Meaning to be helpful, an American gentleman broke the silence by suggesting that if only Costa Rica had better controls on auto emissions, maybe the golden toad would have been saved. That a part of the gentleman’s 401(k) was at that moment being siphoned to a Third World country with the foresight to declare itself Ecological Paradise somehow seemed cosmically correct. In fact, I regretted the Third World had so few Ecological Paradises for my compatriot’s nest egg. I made the fateful connection with Detroit when he and his wife drove off in a rented sport utility vehicle.

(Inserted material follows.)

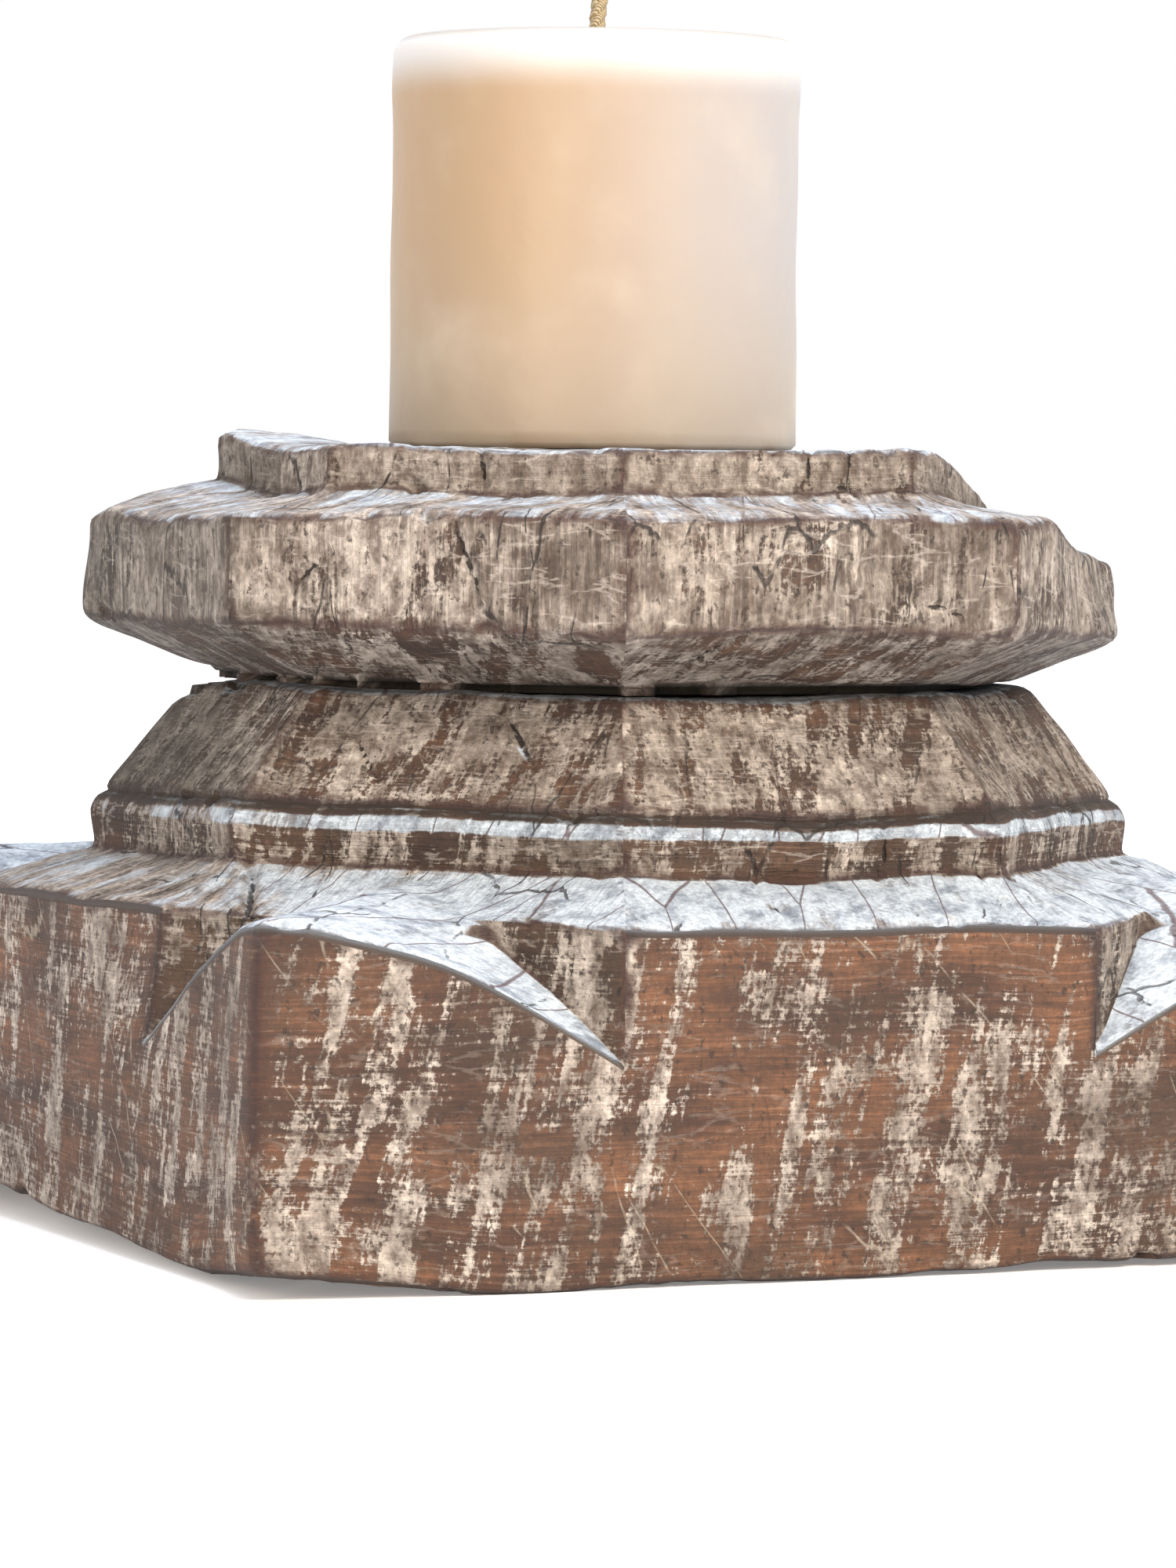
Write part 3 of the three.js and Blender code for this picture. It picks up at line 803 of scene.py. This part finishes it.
# Old hardwood, carved by hand, limewashed and worn through again. The wood is red-brown
# where hands and feet have rubbed it and grey-brown elsewhere. Its raised grain, about 1 mm
# apart, holds a chalky lime coat in leaning brush strokes about 6 mm wide.
def limewashed_timber(name):
    material, tree = new_material(name)
    place = node(tree, "UVMap", uv_map="timber")
    layer = {
        key: node(tree, "Attribute", attribute_name=key).outputs["Fac"]
        for key in (*Finish._fields, "arris", "crack")
    }

    # Grain about 20 mm long, level or upright, and grit of about 1 mm.
    level = marks(tree, place, (20, 0.8), 0.36, 0.64)
    upright = marks(tree, place, (1.3, 18), 0.36, 0.64)
    grain = node(tree, "Mix", {0: layer["upright"], 2: level, 3: upright})
    grooves = node(tree, "Math", {0: 1.0, 1: grain}, operation="SUBTRACT")
    grit = marks(tree, place, (1.1, 1.4), 0.25, 0.75, detail=5)
    # The low spots of the grit, painted darker as shade.
    painted_shade_in_grit = node(tree, "Math", {0: 1.0, 1: grit}, operation="SUBTRACT")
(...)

Here, I thought, are the people who give Detroit the GNP of Monaco for an armored personnel carrier because it feels so environmental to drive to Wal-Mart for more Weed-B-Gon at six gallons per mile in something that is called an Excursion and is forever charging up eroding mountainsides on TV. In retrospect, I am sure I was overheard by a snitch for the Costa Rican Army, who may or may not have been enjoying a memorable run of morning sickness that evening, when I said, “Why, Costa Rica is just Detroit with mosquitoes.” I am still not sure why the entire Costa Rican Army does not appreciate the compliment.